Ensuite, oui, on peut vivre des charismes prophétiques, comme recevoir une image, une parole, une motion intérieure. Si on discerne qu’il est bon de le donner à la personne, que cela respecte sa liberté et qu’à travers cette parole, elle va se sentir aimée et non pas jugée ou agressée, alors, oui, la prière des frères est un lieu pour exercer les charismes. Cela peut intensifier la grâce de consolation donnée. Par exemple, une fois, on a entonné un chant et la personne pour laquelle on priait s’est retournée en souriant et nous a dit : « J’aime beaucoup ce chant ». C’est tout simple mais la délicatesse du Bon Dieu passe, parfois, par des choses très simples comme cela.
Alors, parfois, il peut y avoir des choses beaucoup plus percutantes : des paroles peuvent rejoindre la personne dans un lieu très précis de sa vie.
Mais souvent, ce sont des choses très simples, qui manifestent un sourire du Bon Dieu.
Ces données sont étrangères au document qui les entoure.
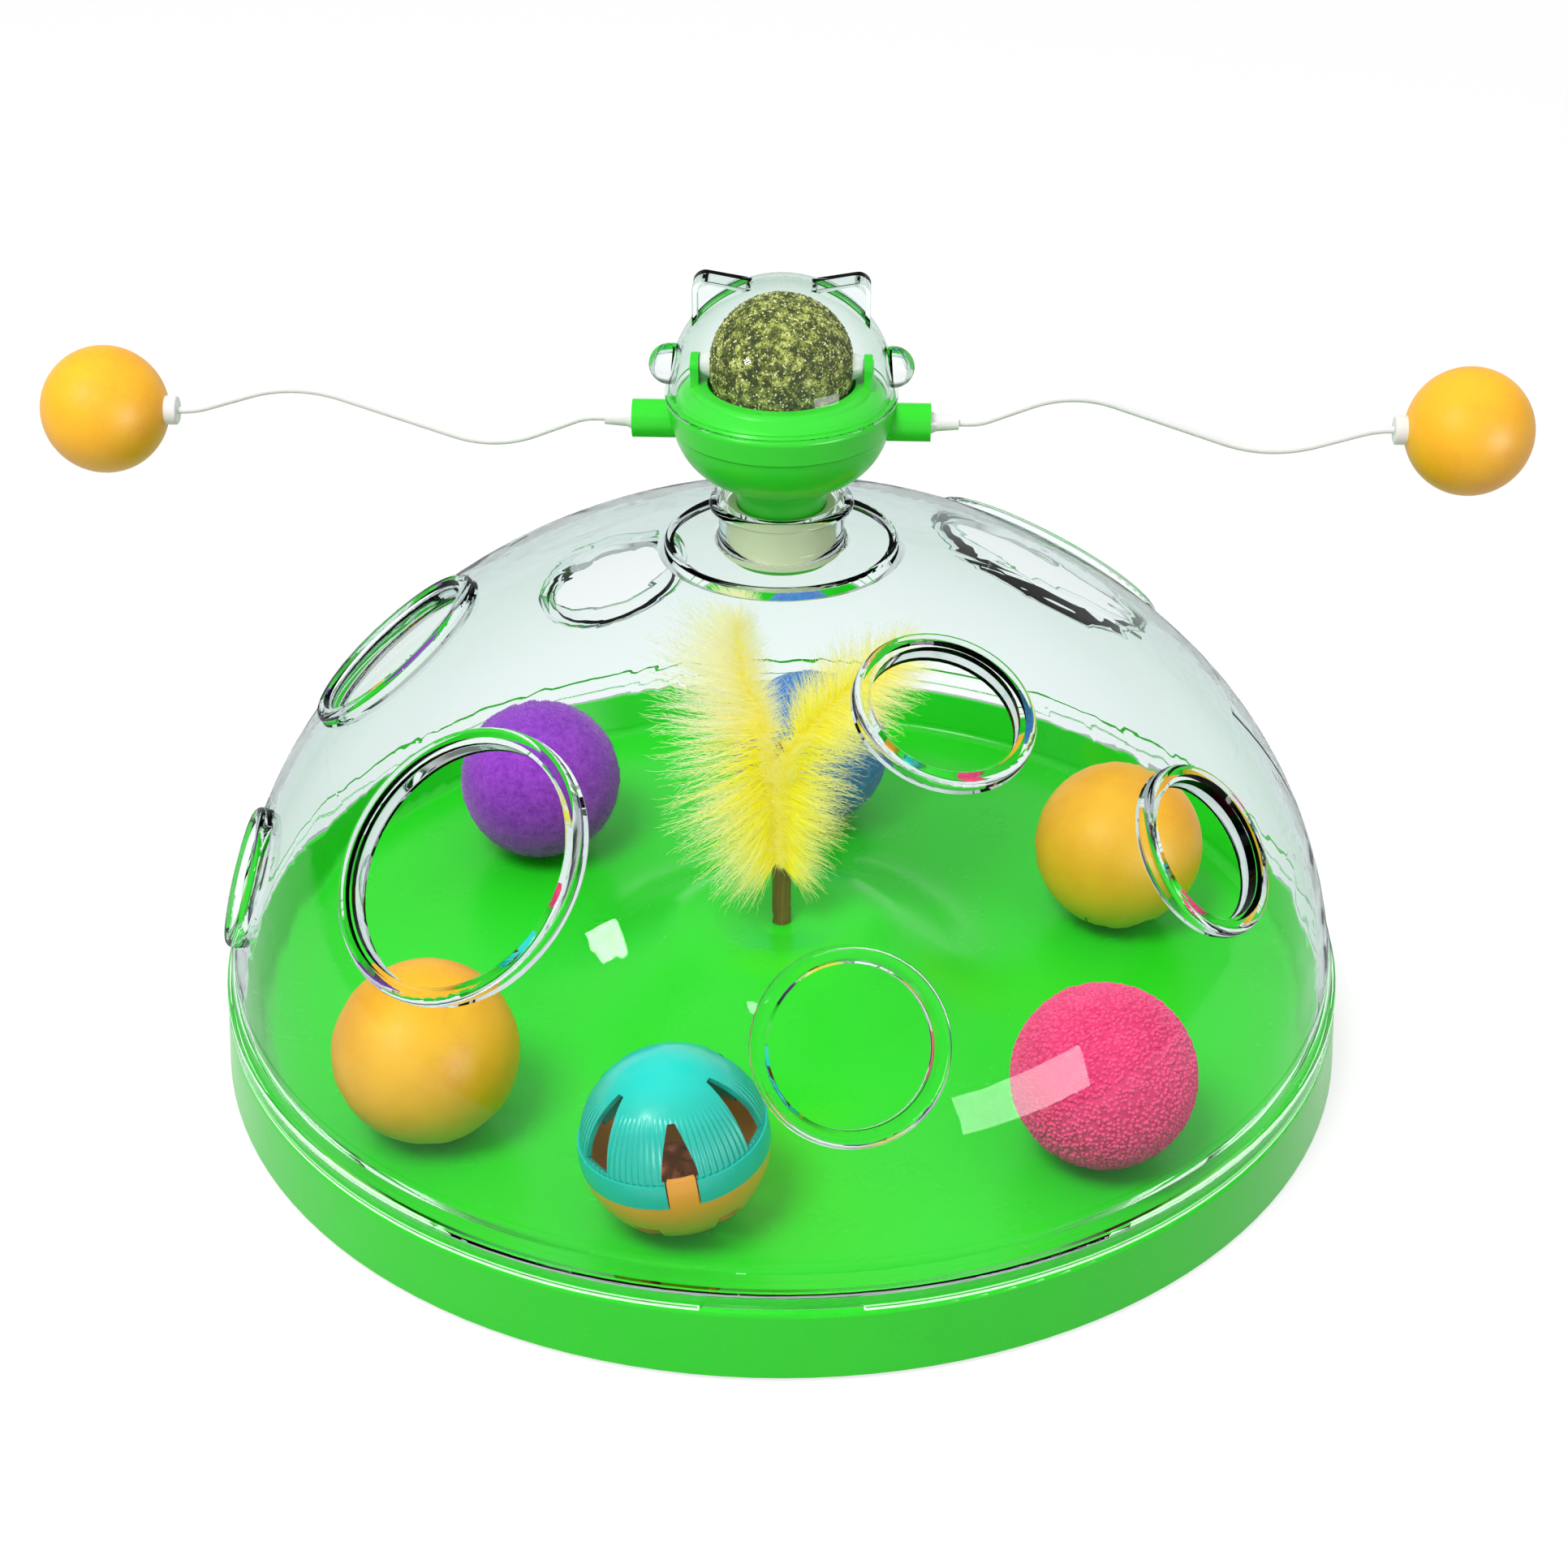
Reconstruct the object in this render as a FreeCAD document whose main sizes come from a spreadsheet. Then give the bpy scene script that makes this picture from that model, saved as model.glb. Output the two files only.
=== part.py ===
"""Cat track ball toy: a tray of loose balls under a clear dome, with a spinning turret in the dome's neck.

Millimetres, +Z up. The origin is the centre of the tray's foot, on the surface that the toy stands on.
"""
import FreeCAD, Part
import Sketcher
import math
import os
from FreeCAD import Placement, Rotation, Vector

# Driving dimensions, with the name that each has in the sheet
DIMENSIONS = {
    # Tray
    "foot_gap": 0.8,
    "base_radius": 129.5,
    "wall_draft": 1.0,
    "wall_thickness": 2.2,
    "shoulder_height": 16.6,
    "spigot_radius": 126.1,
    "spigot_height": 19.0,
    "spigot_thickness": 1.5,
    "floor_height": 9.0,
    "floor_thickness": 2.0,
    "floor_radius": 121.5,
    "floor_fillet": 2.5,
    # Mound in the middle of the tray
    "mound_radius": 60.0,
    "mound_slope": 32.0,
    "mound_foot_curve": 35.0,
    "mound_crest_curve": 20.0,
    "mound_crest_radius": 17.4,
    "dish_radius": 15.6,
    "dish_depth": 1.8,
    "socket_depth": 9.0,
    # Underside of the tray
    "rib_count": 8,
    "rib_thickness": 1.6,
    "pad_count": 4,
    "pad_radius": 7.0,
    "pad_height": 2.0,
    "pad_circle": 104.0,
    # Dome
    "dome_wall": 2.0,
    "skirt_radius": 128.4,
    "skirt_thickness": 1.9,
    "skirt_height": 21.4,
    "bead_radius": 127.0,
    "bead_height": 25.4,
    "side_curve": 97.0,
    "side_centre_radius": 29.97,
    "side_centre_height": 14.2,
    "crown_curve": 137.7,
    "crown_centre_depth": 13.3,
    "plateau_radius": 25.3,
    "plateau_height": 123.9,
    "neck_radius": 13.5,
    "neck_height": 133.4,
    "neck_bore": 11.9,
    "lip_radius": 15.6,
    "paw_bead_width": 3.6,
    "paw_bead_rise": 2.4,
    # Bushing and turret
    "bushing_top": 132.6,
    "bushing_foot": 120.4,
    "bushing_flange": 14.5,
    "running_gap": 0.05,
    "end_play": 0.3,
    "journal_radius": 9.2,
    "stem_radius": 10.0,
    "bowl_foot": 137.6,
    "bowl_radius": 23.0,
    "bowl_height": 150.5,
    "bowl_curve": 15.0,
    "rim_radius": 24.1,
    "rim_height": 156.6,
    "collar_radius": 22.3,
    "collar_height": 159.8,
    "pocket_radius": 16.0,
    "nozzle_radius": 4.05,
    "nozzle_reach": 31.5,
    "nozzle_height": 151.0,
    "nozzle_bore": 2.4,
    "nozzle_bore_depth": 6.5,
    "post_inside": 17.2,
    "post_thickness": 1.7,
    "post_width": 6.0,
    "turret_yaw": -2.3,
    # Catnip ball and its axle
    "catnip_radius": 15.1,
    "axle_height": 163.4,
    "axle_radius": 1.5,
    "axle_reach": 19.2,
    "hub_radius": 3.2,
    # Cat cover
    "cover_centre": 158.5,
    "cover_radius": 23.75,
    "cover_wall": 1.2,
    "cover_flange": 24.5,
    "ear_tip": 182.9,
    "ear_outside": 18.4,
    "ear_inside": 6.2,
    "ear_depth": 7.0,
    "knob_radius": 4.3,
    "knob_reach": 27.8,
    # Wire arms
    "wire_radius": 0.75,
    "relief_reach": 37.4,
    "relief_root": 25.2,
    "wire_flex_point": 36.8,
    "plug_radius": 3.1,
    "plug_proud": 2.2,
    "swat_radius": 13.5,
    "swat_centre": 144.2,
    "shell_wall": 1.2,
    # Balls on the track
    "track_radius": 20.0,
    "rolling_gap": 0.3,
    # Bell ball
    "cage_wall": 1.7,
    "cage_seam": 3.6,
    "tab_width": 5.9,
    "window_count": 8,
    "bell_radius": 7.4,
    "bell_wall": 0.7,
    "bell_drop": 10.4,
    "pellet_radius": 1.9,
    # Feather wand
    "stick_radius": 2.2,
    "stick_top": 72.0,
}

# Paw holes in the dome: azimuth in degrees from +X, height of the centre, radius
PAW_HOLES = {
    "left_large": (-134.0, 85.0, 26.3),
    "rear_large": (47.0, 85.0, 26.3),
    "side_medium": (175.0, 93.0, 19.5),
    "front_small": (-83.0, 68.0, 16.2),
    "right_small": (-31.0, 77.5, 15.4),
    "upper_small": (-57.0, 110.0, 15.8),
    "back_small": (113.0, 63.0, 16.6),
    "low_small": (-172.0, 47.0, 12.5),
}

# Balls on the track: where each one lies at rest
TRACK_BALLS = {
    "purple_ball": (-60.3, 56.1),
    "blue_ball": (7.2, 71.6),
    "pink_ball": (68.3, -67.2),
    "orange_ball_right": (81.1, 25.0),
    "orange_ball_left": (-76.3, -58.4),
}
BELL_BALL_PLACE = (-22.1, -88.4)
BELL_BALL_TURN = 6.0
HOLLOW_BALLS = ("orange_ball_right", "orange_ball_left")

doc = FreeCAD.newDocument("CatTrackBallToy")
sheet = doc.addObject("Spreadsheet::Sheet", "Sizes")


class Size:
    """A length that carries its value and the sheet expression that gives it."""

    def __init__(self, value, text):
        self.value = value
        self.text = text

    def __add__(self, other):
        other = as_size(other)
        return Size(self.value + other.value, f"({self.text} + {other.text})")

    def __sub__(self, other):
        other = as_size(other)
        return Size(self.value - other.value, f"({self.text} - {other.text})")

    def __mul__(self, other):
        other = as_size(other)
        return Size(self.value * other.value, f"({self.text} * {other.text})")

    def __neg__(self):
        return Size(-self.value, f"(0 - {self.text})")


def as_size(number):
    return number if isinstance(number, Size) else Size(float(number), repr(float(number)))


def root(size):
    return Size(math.sqrt(size.value), f"sqrt({size.text})")


def sine(size):
    return Size(math.sin(math.radians(size.value)), f"sin({size.text})")


def cosine(size):
    return Size(math.cos(math.radians(size.value)), f"cos({size.text})")


def fill_sheet():
    """Write every driving dimension into the sheet and return them by name."""
    sizes = {}
    rows = dict(DIMENSIONS)
    for name, (azimuth, height, radius) in PAW_HOLES.items():
        rows[name + "_azimuth"] = azimuth
        rows[name + "_height"] = height
        rows[name + "_radius"] = radius
    for row, (name, value) in enumerate(rows.items(), start=1):
        sheet.set(f"A{row}", name)
        sheet.set(f"B{row}", str(value))
        sheet.setAlias(f"B{row}", name)
        sizes[name] = Size(float(value), f"Sizes.{name}")
    doc.recompute()
    return sizes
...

Si Dieu sourit, c’est bien d’apprendre à recueillir ses sourires à travers une réceptivité aux charismes prophétiques.
Cela suppose pour les priants de rester centré sur le Seigneur ?
C’est un bon mot d’ordre qui vaut aussi pour la louange, et qui est vrai déjà dans l’intercession, avant même de parler de prière des frères. Il n’y a pas forcément besoin de prier vingt minutes. Plus n’est pas forcément mieux. C’est pareil pour l’exercice des charismes : il ne s’agit pas de surveiller le ciel pour voir si une image apparait mais être dans ce mouvement où l’on reste centré sur Dieu. C’est là que peuvent venir une image, une parole, une impression et c’est une meilleure garantie quand cela arrive ainsi que lorsque l’on attend de voir si quelque chose vient.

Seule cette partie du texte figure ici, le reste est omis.